Understanding Mirror Pushes

Remember that git push --mirror copies all references (branches, tags, etc.) and the Git history. If your source repository is already missing LFS objects, mirroring it will simply copy the references to those missing objects, perpetuating the problem. It mirrors the state, including its brokenness.

Monitoring and Visibility

For robust software development tracking, consider enhancing your monitoring:

• Post-Push LFS Verification: After a significant push, especially a mirror push, perform a quick git lfs fetch --all and check for errors.
• Custom GitHub Monitoring Dashboard: Develop or integrate a github monitoring dashboard that includes metrics on LFS object health and push success rates, flagging any inconsistencies.

Recovery Strategies

If you find yourself with a broken destination repository:

• Locate Original Files: The primary solution is to find a local copy of the repository that still has the original LFS objects and then run git lfs push --all from that working copy.
• History Rewriting (Last Resort): If the original LFS objects are truly lost, you might need to rewrite your Git history (e.g., using git filter-repo) to remove the broken LFS pointers entirely.
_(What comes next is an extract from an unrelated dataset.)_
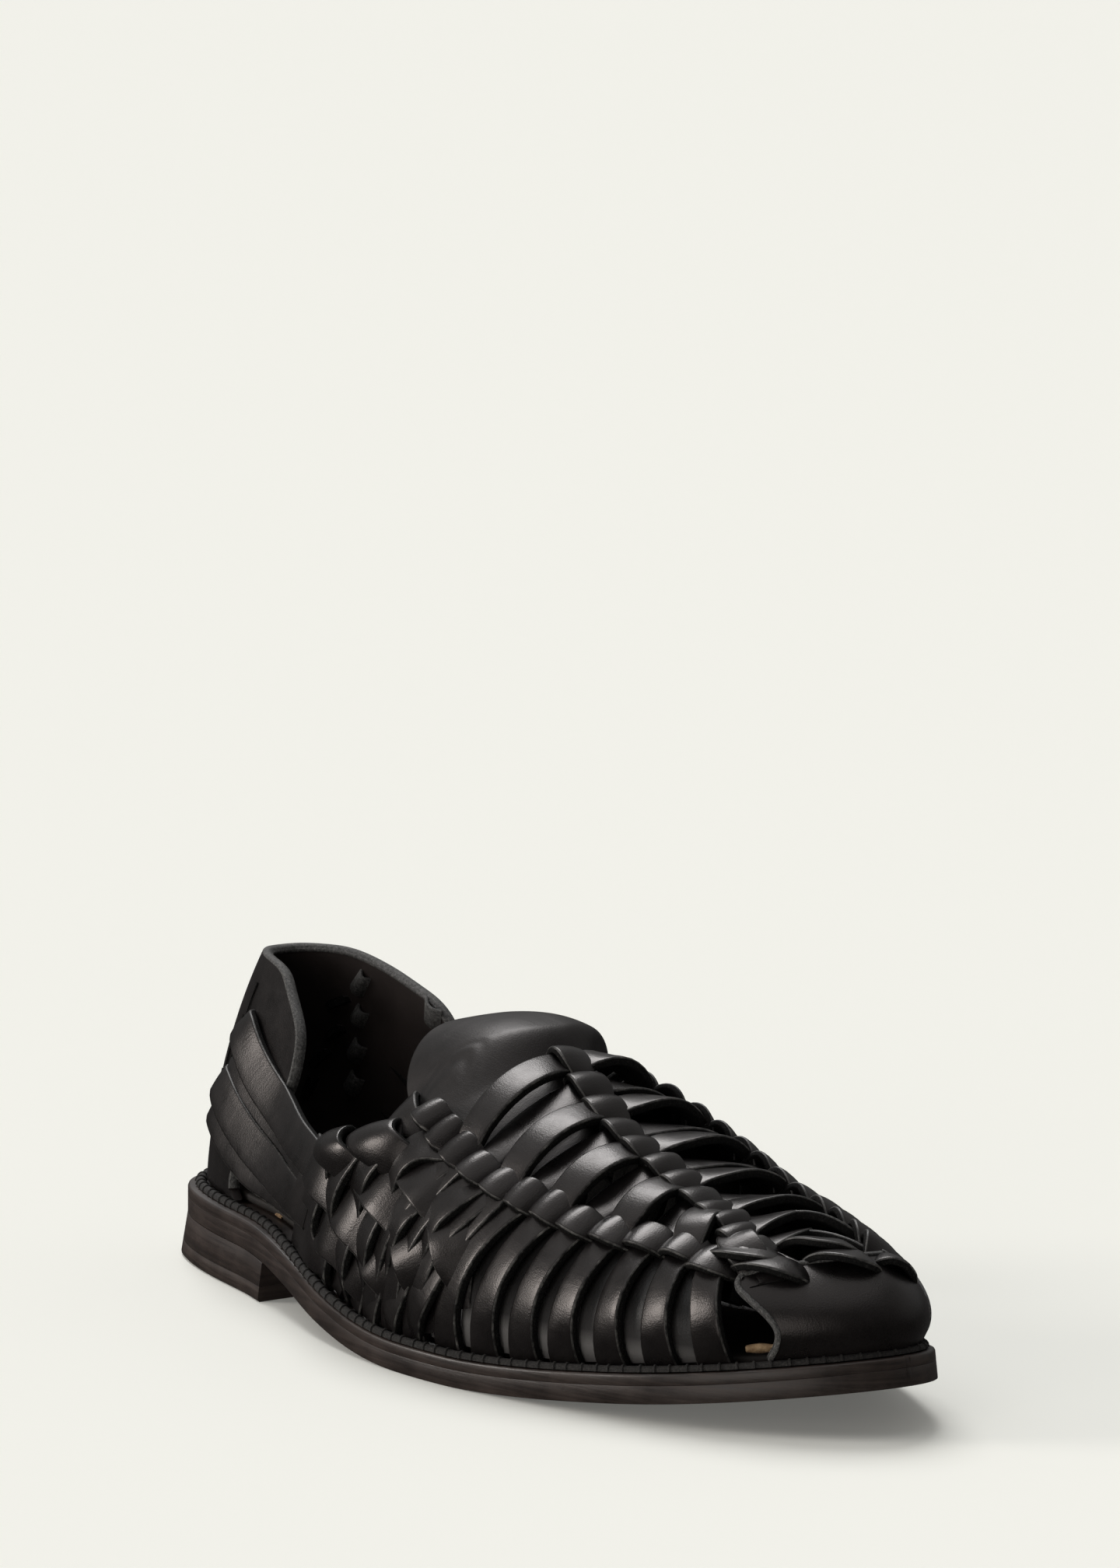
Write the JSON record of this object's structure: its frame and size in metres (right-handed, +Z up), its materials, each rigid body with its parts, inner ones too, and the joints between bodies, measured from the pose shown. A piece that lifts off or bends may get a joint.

This should be done with extreme caution and clear communication to the team.

Conclusion: The Unseen Layers of Version Control

The case of the inconsistent git push --mirror behavior with Git LFS highlights the complex interplay between Git's core mechanics, LFS's decoupled storage, and GitHub's server-side validation. While it appears to be a transient infrastructure quirk on GitHub's part, it underscores the critical importance of understanding your tooling at a deeper level.

For engineering leaders, product managers, and dev teams, this isn't just a technical curiosity; it's a reminder that robust software development tracking and reliable delivery depend on the integrity of every component in your toolchain. By adopting proactive LFS management, understanding push mechanics, and implementing vigilant monitoring, you can safeguard your repositories and ensure that a "successful" push truly means your code and its assets are where they should be.